In this experiment, the effect of training on localization ability was investigated. The training was performed by providing visual information about the spatial position of the virtual sound source. Thus, the conditions in darkness could not be tested, thus, all blocks are equivalent to the HMD blocks in experiment 1. The effect of the pointing method was tested using the HMD.

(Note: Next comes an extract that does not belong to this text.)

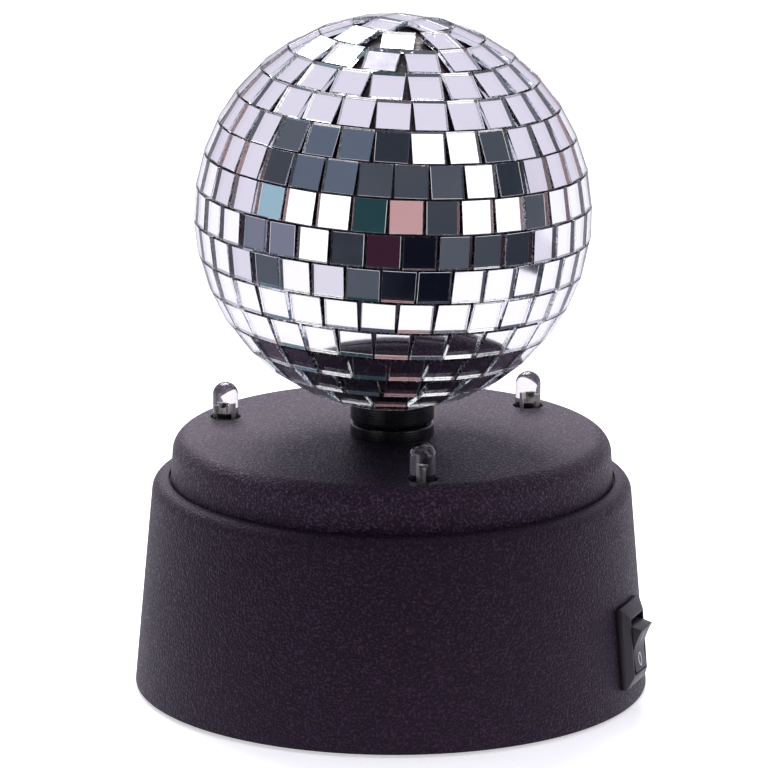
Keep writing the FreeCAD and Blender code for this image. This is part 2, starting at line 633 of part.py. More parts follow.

Two hypotheses were tested. First, we hypothesized that performance would generally improve with training, resulting in lower localization errors. Second, we hypothesized that the lower localization errors as a result of training would allow us to identify one of the pointing methods as the preferable one.

Method

Subjects, apparatus, and stimuli

The subjects from experiment 1 also participated in experiment 2. They were grouped so that five subjects were trained using head pointing and five subjects were trained using manual pointing. The subjects were ranked according to their quadrant errors from experiment 1 and assigned to the two groups with the goal of having groups with similar quadrant errors. The head-pointing group consisted of NH08, NH11, NH13, NH14, and NH19 and had an average quadrant error of 27.5%. The manual-pointing group consisted of NH12, NH15, NH16, NH17, and NH18 and had an average quadrant error of 28.8%. The stimuli and the apparatus were the same as in experiment 1.